One of the Curio Bay locals, Natalie, spotted the chopper land on the strip of beach, at about 3pm a short time after the ambulance arrived.
"It was just out in front of the house; it landed in front of the houses on the beach."
The local woman said her house was situated a wee way up the hill, so she couldn't see too much from where she was.
"I'm high up on the hill and I just look down," she said. "I didn't want to be nosey and go down.
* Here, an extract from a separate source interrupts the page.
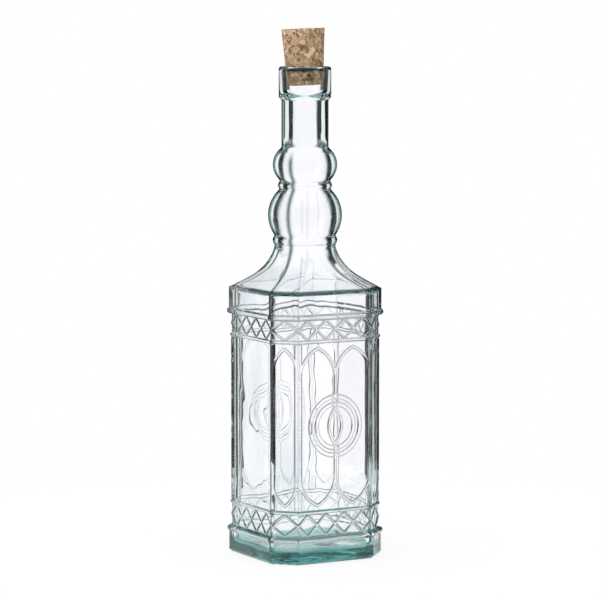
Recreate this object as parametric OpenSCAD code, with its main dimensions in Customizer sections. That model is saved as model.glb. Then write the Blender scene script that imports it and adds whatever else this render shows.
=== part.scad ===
// Pressed and blown glass bottle with a tapered cork.
// Millimetres, +Z up. The origin is the centre of the foot, on the surface the bottle stands on.
// The decorated wide faces look along -Y and +Y, the plain wide faces along -X and +X.

/* [Body] */
// Width across the flat wide faces, at the top band and at the foot
body_w = 80; // [74:0.5:90]
// Width of each of the four narrow corner faces, at the top band and at the foot
corner_w = 19; // [15:0.5:23]
// Height of the plain foot, up to the thick bead above it
foot_h = 13.6; // [11:0.2:17]
// Height and depth of the bevel round the bottom edge of the foot
foot_bevel = 2.6; // [1.5:0.1:3.5]
// Height of the lower lattice band, between its beads
low_lattice_h = 13.7; // [11:0.1:16]
// Height of the upper lattice band, between its beads
top_lattice_h = 12; // [10:0.1:15]
// Height of the tall panels between the two thin beads
panel_h = 103.3; // [90:0.1:120]
// Height of the plain top band
band_h = 13.1; // [10:0.1:17]
// How far the ground of panels and lattice bands lies behind the top band
ground_sink = 1.7; // [1.2:0.1:2.2]

/* [Beads] */
// Height of the thick beads above the foot and below the top band
thick_bead_h = 3.8; // [3:0.1:4.6]
// How far the thick beads stand out from the top band and the foot
thick_bead_out = 1.1; // [0.6:0.1:1.6]
// Height of the thin beads that frame the panels
thin_bead_h = 2.3; // [1.6:0.1:3]
// How far the thin beads stand out from the ground
thin_bead_out = 0.95; // [0.8:0.05:1.2]

/* [Relief] */
// Height of the lattice, arches and rings above the ground
relief_h = 0.5; // [0.3:0.05:0.7]
// Width of the flat vertical rib along each edge of the body, on each of its two faces
edge_rib_w = 2.2; // [1.6:0.1:3]
// Number of crosses in a lattice band on each wide face
wide_crosses = 4; // [3:1:6]
// Width of a lattice bar
lattice_bar_w = 1.2; // [0.8:0.1:1.6]
// Width of the bar that draws the pointed arches
arch_bar_w = 1.4; // [1:0.1:2]
// Height of the pointed part of an arch, from its springing line to its apex
arch_rise = 19.5; // [16:0.5:24]
// Height of the pointed part of the narrower arch on a corner face
corner_arch_rise = 15.5; // [12:0.5:20]
// Bare margin between the drawings and the edges of the face they lie on
relief_margin = 0.3; // [0.2:0.1:1]
// Gap from an arch's apex to the thin bead beyond it
arch_gap = 1.2; // [0.6:0.1:3]
// Radius of the outer ring of the medallion
medallion_r = 18.8; // [16:0.2:20]
// Width of each ring of the medallion
medallion_bar_w = 2.2; // [1.6:0.1:3]
// Gap between one ring of the medallion and the next
medallion_gap = 2; // [1.4:0.1:2.6]
// Half height of the pointed oval in the middle of the medallion
oval_rise = 11; // [9:0.2:12.5]
// Half width of that pointed oval
oval_half_w = 5; // [4:0.2:6]

/* [Shoulder and neck] */
// Height of the flared shoulder
shoulder_h = 25; // [21:0.5:32]
// Narrow ledge between the edge of the top band and the shoulder
shoulder_ledge = 0.5; // [0.3:0.1:1]
// Radius where the shoulder ends and the neck begins
neck_base_r = 19; // [17:0.2:20.5]
// Height from the top of the shoulder to the middle of the lower ring
ring2_rise = 4.6; // [4:0.1:6]
// Radius of the lower ring, at its outermost
ring2_r = 20.1; // [19.6:0.1:22]
// Half height of the lower ring
ring2_half_h = 3; // [2.4:0.1:3.4]
// Radius of the lower bulb, at its fullest
bulb2_r = 23; // [22:0.2:25]
// Radius of the arc that draws the side of the lower bulb
bulb2_arc = 21.6; // [20.8:0.1:22.4]
// Height from the middle of the lower ring to the middle of the lower bulb
bulb2_rise = 15.4; // [14.6:0.1:17]
// Radius of the upper ring, at its outermost
ring1_r = 16.8; // [16.2:0.1:18]
// Half height of the upper ring
ring1_half_h = 2.4; // [2:0.1:2.8]
// Height from the middle of the lower bulb to the middle of the upper ring
ring1_rise = 18.6; // [17.4:0.1:20]
// Radius of the waists above and below the upper ring
waist_r = 15.7; // [15:0.1:16]
// Radius of the upper bulb, at its fullest
bulb1_r = 20; // [19:0.2:22]
// Radius of the arc that draws the side of the upper bulb
bulb1_arc = 12.8; // [12:0.1:13.6]
// Height from the middle of the upper ring to the middle of the upper bulb
bulb1_rise = 12.8; // [12:0.2:14]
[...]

I thought they would be busy."
She said aside from the afternoon flurry with the emergency services it had been a calm day at the beach.
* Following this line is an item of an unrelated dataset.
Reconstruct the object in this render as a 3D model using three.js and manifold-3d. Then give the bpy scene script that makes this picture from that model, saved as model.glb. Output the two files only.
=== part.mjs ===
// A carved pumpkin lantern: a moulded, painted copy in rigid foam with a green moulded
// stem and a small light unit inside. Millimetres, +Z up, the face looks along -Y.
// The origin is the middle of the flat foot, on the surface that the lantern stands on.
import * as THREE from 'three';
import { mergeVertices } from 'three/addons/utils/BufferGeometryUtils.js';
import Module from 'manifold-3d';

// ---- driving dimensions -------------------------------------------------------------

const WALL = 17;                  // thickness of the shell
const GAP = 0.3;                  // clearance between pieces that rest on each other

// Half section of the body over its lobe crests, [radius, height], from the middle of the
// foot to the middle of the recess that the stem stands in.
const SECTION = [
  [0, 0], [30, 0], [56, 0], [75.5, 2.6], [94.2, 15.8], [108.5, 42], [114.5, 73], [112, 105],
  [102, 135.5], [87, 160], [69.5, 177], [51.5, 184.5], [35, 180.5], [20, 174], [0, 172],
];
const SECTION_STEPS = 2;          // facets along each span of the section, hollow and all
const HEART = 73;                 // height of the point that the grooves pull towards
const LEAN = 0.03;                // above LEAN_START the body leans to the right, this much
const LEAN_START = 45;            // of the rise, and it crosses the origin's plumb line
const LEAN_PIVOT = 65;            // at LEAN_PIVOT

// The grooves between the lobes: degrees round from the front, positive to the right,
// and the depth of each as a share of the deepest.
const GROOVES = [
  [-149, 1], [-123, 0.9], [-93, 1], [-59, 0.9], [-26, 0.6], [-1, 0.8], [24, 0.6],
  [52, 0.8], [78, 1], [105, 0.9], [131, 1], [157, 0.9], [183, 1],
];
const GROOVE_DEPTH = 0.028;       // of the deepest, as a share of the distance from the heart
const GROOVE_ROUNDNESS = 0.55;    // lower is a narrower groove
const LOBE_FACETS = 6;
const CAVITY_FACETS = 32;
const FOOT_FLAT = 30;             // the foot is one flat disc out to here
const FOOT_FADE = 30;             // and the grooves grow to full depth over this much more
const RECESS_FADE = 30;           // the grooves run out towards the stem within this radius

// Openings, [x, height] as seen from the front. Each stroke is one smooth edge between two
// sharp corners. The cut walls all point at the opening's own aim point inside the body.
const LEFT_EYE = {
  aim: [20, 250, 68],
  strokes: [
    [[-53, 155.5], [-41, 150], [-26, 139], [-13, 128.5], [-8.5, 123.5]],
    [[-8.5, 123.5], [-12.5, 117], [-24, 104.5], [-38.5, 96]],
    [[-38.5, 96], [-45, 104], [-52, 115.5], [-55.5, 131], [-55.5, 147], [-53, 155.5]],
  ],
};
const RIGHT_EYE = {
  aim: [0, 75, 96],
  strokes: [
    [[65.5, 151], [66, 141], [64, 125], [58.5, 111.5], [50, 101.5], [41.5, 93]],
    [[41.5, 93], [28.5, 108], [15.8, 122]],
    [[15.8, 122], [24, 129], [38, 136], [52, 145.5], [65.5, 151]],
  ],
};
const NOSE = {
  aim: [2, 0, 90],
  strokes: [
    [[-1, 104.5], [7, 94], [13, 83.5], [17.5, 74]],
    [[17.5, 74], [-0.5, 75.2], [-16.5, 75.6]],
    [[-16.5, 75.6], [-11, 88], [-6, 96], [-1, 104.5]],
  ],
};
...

Natalie had lived in the area for about four years and remembered hearing of one other shark attack when she first moved into her house at Curio Bay.
However, she said the news didn't put her off going for a swim.
"It's very rare to hear of a shark attack," she said. "It's not something to be worried about - at the end of the day you know they are out there in the water, wherever you are.
"It's just part and parcel of the ocean."
Natalie hadn't heard who might have been injured in the attack, but said if it was a local she would know as Curio Bay was a pretty tight-knit community.
However, she said there tended to be a lot of tourists visiting from time to time, so it could also be one of them.
Department of Conservation marine scientist Clinton Duffy said a range of shark species could be found in that area, including great whites, mako, blue sharks and broadnosed seven-gill sharks.
"And the species most likely to be involved in an attack is either going to be a seven-gill or a great white shark."
It remained extremely rare for swimmers and surfers to encounter sharks in the wild, let alone be attacked by them.
"On average, we get one or two incidents every year, but it's rare that people get seriously injured."
While University of Florida's International Shark Attack File (ISAF) recorded around 50 New Zealand shark attacks since 1852, it was estimated the actual figure was more around 113, although the accuracy of information collected before the 1960s wasn't clear.Around a dozen of them are known to have been fatal, the most recent of which occurred at Muriwai Beach in February 2013.
Statistically, the rate of shark encounters paled in comparison to the number of Kiwis injured each year by seemingly harmless activities like dancing -there were 8125 related ACC claims in 2014 - and luge riding (373 claims).
In 2014, a surfer was bitten three times, reportedly by a great white, while he was surfing at Porpoise Bay, near Curio Bay.
Surfer Darren Mills, 28, punched the shark away. Mills suffered three deep gashes between his thigh and his calf as the shark latched on to his leg while he sat on his surfboard 50m offshore.
Mills spoke to the Herald on Sunday on the first anniversary of the attack.
The British man, who lives in Arrowtown, was offshore when he felt a bump and looked down to see the terrifying sight of the teeth of a great white - later judged by DoC staff to be 3.5m long and with a 52 cm-wide mouth - clamped on to his leg.
"I sort of punched it in the nose and it let go. I fell off the board and I saw its tail come out of the water as it was heading away from me. The surfboard basically saved my life because the bottom jaw went into the surfboard ... if it had closed around my leg I wouldn't be here."
He still had a series of ragged scars down his right thigh and had kept his surfboard, with its shark-teeth print.
It took him almost a year to return to the water, but he felt no animosity towards the species.
"There are people who die from these attacks. I'm really lucky."